5 tips for having a productive family meeting
February 21, 2018
Regular family meetings can be a valuable tool for families to build open communication, resolve conflict and teach problem solving skills. They can be regularly occurring events happening consistently, or called by a family member if they have a particular item requiring discussion. Creating boundaries around difficult conversations may allow not only children but parents to feel reassured there is a time and place to address practical and emotional concerns, as well as connecting with each other over positive situations. This may help everyone feel prepared, and remove the mystery around when a conversation will happen, particularly hard conversations.
Family meetings can be helpful in creating experiences where people meet to celebrate successes and acknowledge hard work which can create the foundation for more difficult conversations. It is important to note that not every conversation needs to follow this format and at times the urgency may result in some family members not being available. Other times, boundaries will need to be considered and judgments used around what topics are addressed with siblings present. The subsequent list is not an exhaustive one and is merely intended to provide suggestions for implementing family meetings at home.
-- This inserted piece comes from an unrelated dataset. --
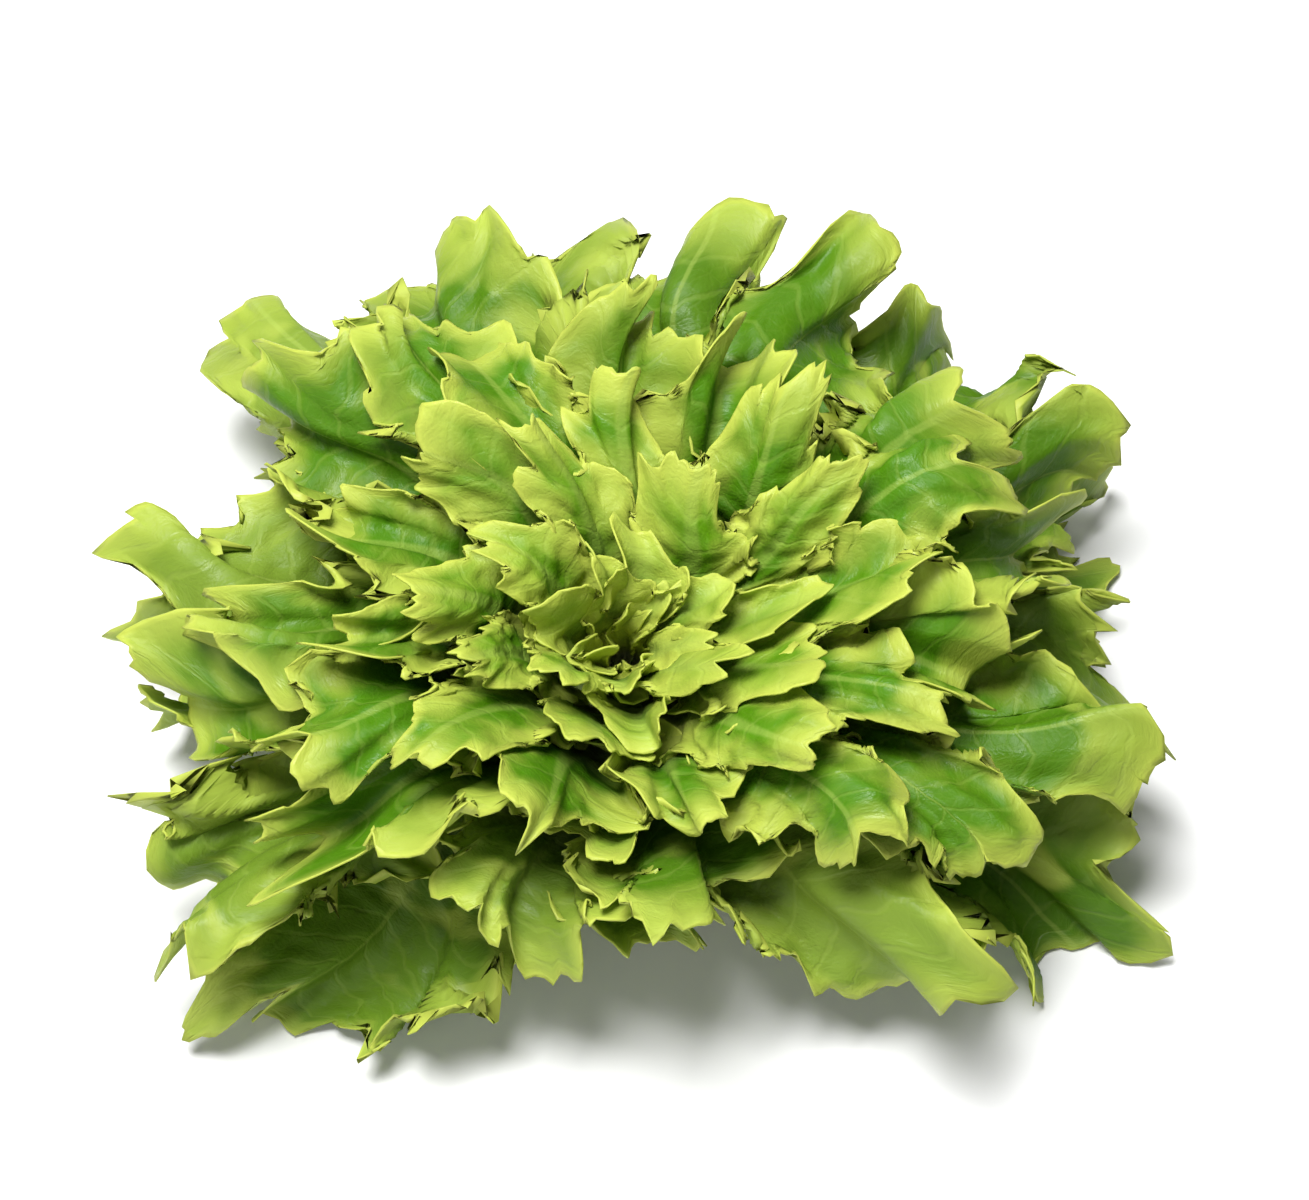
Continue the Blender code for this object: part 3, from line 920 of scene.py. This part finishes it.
bump = set_inputs(tree, tree.nodes.new("ShaderNodeBump"), {"Height": dark, "Distance": 0.0004})
shader = tree.nodes["Principled BSDF"]
set_inputs(tree, shader, {"Base Color": colour, "Roughness": 0.6, "Normal": bump.outputs[0]})
crown = add_piece("crown_fine", bm, crown_skin)
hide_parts("crown")
print("faces in the crown:", len(crown.data.polygons))

# %% [markdown]
# ## Floor
# The head stands on a plain pale surface, as in a studio, so that nothing draws the eye away
# from the leaves.

# %% Floor
FLOOR_HALF = 3.0
FLOOR_GREY = (0.93, 0.93, 0.93, 1.0)

bm = bmesh.new()
bmesh.ops.create_grid(bm, x_segments=1, y_segments=1, size=FLOOR_HALF)
mesh = bpy.data.meshes.new("floor")
bm.to_mesh(mesh)
bm.free()
floor = bpy.data.objects.new("floor", mesh)
bpy.context.scene.collection.objects.link(floor)
pale = bpy.data.materials.new("floor_pale")
pale.use_nodes = True
pale.node_tree.nodes["Principled BSDF"].inputs["Base Color"].default_value = FLOOR_GREY
pale.node_tree.nodes["Principled BSDF"].inputs["Roughness"].default_value = 0.9
mesh.materials.append(pale)
floor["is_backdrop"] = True
print("metres across the floor:", 2.0 * FLOOR_HALF)

# %% [markdown]
# ## Lights
# A large lamp almost overhead does most of the work and leaves the gaps between the leaves
# dark. Two weak ones soften the shadows in front and behind, and an even pale sky fills in.

# %% Lights
WORLD_LIGHT = 0.13


def add_light(name, place, size, power):
    """A square soft box that points at the head."""
    data = bpy.data.lights.new(name, "AREA")
    data.size = size
    data.energy = power
    made = bpy.data.objects.new(name, data)
    made.location = place
    made.rotation_euler = (-Vector(place)).to_track_quat("-Z", "Y").to_euler()
    bpy.context.scene.collection.objects.link(made)


add_light("key", (-0.22, 0.10, 1.35), 0.55, 28.5)
add_light("fill", (-0.6, -1.1, 0.5), 1.2, 5.0)
add_light("back", (0.1, 1.1, 0.9), 1.0, 3.0)
world = bpy.data.worlds.new("studio")
bpy.context.scene.world = world
world.use_nodes = True
world.node_tree.nodes["Background"].inputs[0].default_value = (1.0, 1.0, 1.0, 1.0)
world.node_tree.nodes["Background"].inputs[1].default_value = WORLD_LIGHT
bpy.context.scene.view_settings.view_transform = "Standard"
print("lamps:", [lamp.name for lamp in bpy.data.lights])

# %% [markdown]
# ## Camera
# The camera looks down on the head from the front with a long lens, which keeps the near
# leaves from looking too large.

# %% Camera
LENS = 85.0
LOOK_DOWN = math.radians(62.0)
DISTANCE = 0.976
LOOKED_AT = Vector((0.014, 0.006, 0.0625))

data = bpy.data.cameras.new("camera")
data.lens = LENS
camera = bpy.data.objects.new("camera", data)
camera.location = LOOKED_AT + DISTANCE * Vector((0.0, -math.cos(LOOK_DOWN), math.sin(LOOK_DOWN)))
camera.rotation_euler = (LOOKED_AT - camera.location).to_track_quat("-Z", "Y").to_euler()
bpy.context.scene.collection.objects.link(camera)
bpy.context.scene.camera = camera
print("the camera looks down by", round(math.degrees(LOOK_DOWN)), "degrees")

# %% [markdown]
# ## Measuring the size
# The fine head must stay about as large as its solids, so both boxes are measured and printed.

# %% Sizes and the end
fine_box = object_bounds()
boxes = {
    "solid": [list(corner) for corner in solid_box],
    "visual": [list(corner) for corner in fine_box],
}
for key, corners in boxes.items():
    print(key, "from, to in mm:", [[round(1000 * x) for x in corner] for corner in corners])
Have a brief orientation done by the parents. Particularly in the beginning stages this is an important step in order for everyone to understand what is expected and why people are meeting. This also creates a situation where the parents are demonstrating leadership and commitment to family functioning at the beginning of the meeting. Some potential topics for orientation include purpose, conduct, respect, participation, length and frequency.
Lead from behind. Allow children to feel that they have some influence over the subject matter. Follow children’s concerns and train of thought to make them feel valued and understood. Leadership can be demonstrated by teaching your children how to listen and validate someone’s opinion, even if you do not agree with it. Leadership can also be showing our children how we want them to respond if someone is being rude or how we express feelings in a healthy way. Creating a culture in family meetings where children’s concerns can be met along with those of the parents can help this strategy be sustainable. This does not mean that parents do not address their concerns, but are mindful that family meetings are for everyone. To feel meaningful, everyone should have a chance to be heard.
Be attuned to emotion and body language. Often much of what is being communicated is non-verbal. Pay attention to these cues and ask about them in unthreatening ways. Avoid telling people how they feel and simply present your observation from a place of curiosity. Respect peoples emotional boundaries while showing them their feelings are important and it is safe to express them if they are ready. This also develops skills around emotional vocabulary and self-awareness. Many times emotional problems are framed as practical concerns. Arguments over chores may be more about feeling overwhelmed from a hard day at school. Asking open ended questions around what makes this issue so upsetting may help children see beyond the practical issues and connect their feelings to how they are behaving.
Don’t feel pressure to resolve all issues in one conversation. At times people may feel a meeting is a failure if it does not end with a happy feeling or when there is not enough time to address all issues. Difficult meetings can be the most productive as people deal with hard feelings and upsetting situations directly. Parents should put a premium on the process and ensure the children understand this. If children are participating and speaking directly about their concerns, they are honing their problem solving skills. After all, in order to master a skill we must first learn the skill; hence creating opportunities to practice has major value. This does not mean that parents do not attempt to resolve emotional problems, and often times speaking and validating each other’s perspectives will help clear the air. However, when compromise is difficult, simply beginning the process of understanding each other is a success in and of itself! Parents deciding beforehand what specific issue (singular) they want to address can help everyone stay focused. There is no reason you can't put a pin in a subject if things become too emotional or if they need to be revisited in a future meeting.
Don’t feel pressure to make 'in the moment' decisions. At times people may be expecting others to make decisions on the spot. This is particularly true for parents where children may push for them to make a decision around consequences or privileges immediately. Explicitly talking about the process where people’s needs are heard but everyone is allowed time to think and process before making a decision can help with parental unity (in two parent households), and also helps prevent emotional decision making. Although this is particularly true for parents, the same dynamic can occur with children where parents can push them to make decisions or accept decisions immediately. Often times this pressure can create push back even if both parties think the decision is reasonable. If options are provided, telling children they have the same choice after they know what their parents are expecting, then they can think about it and let parents know where they stand demonstrating respect and maturity. This does not mean the parents have to continually compromise on their decisions; it simply allows time for children and parents to make the most rational decision. An added benefit to this strategy is that it allows for emotional and cognitive processing before making a decision, which can be an important life skill. This also does not mean people cannot make decisions during meetings if they feel confident. However, if the above strategy is explained and accepted, when people are ambivalent it can allow the conversation to continue without the pressure of feeling on the spot.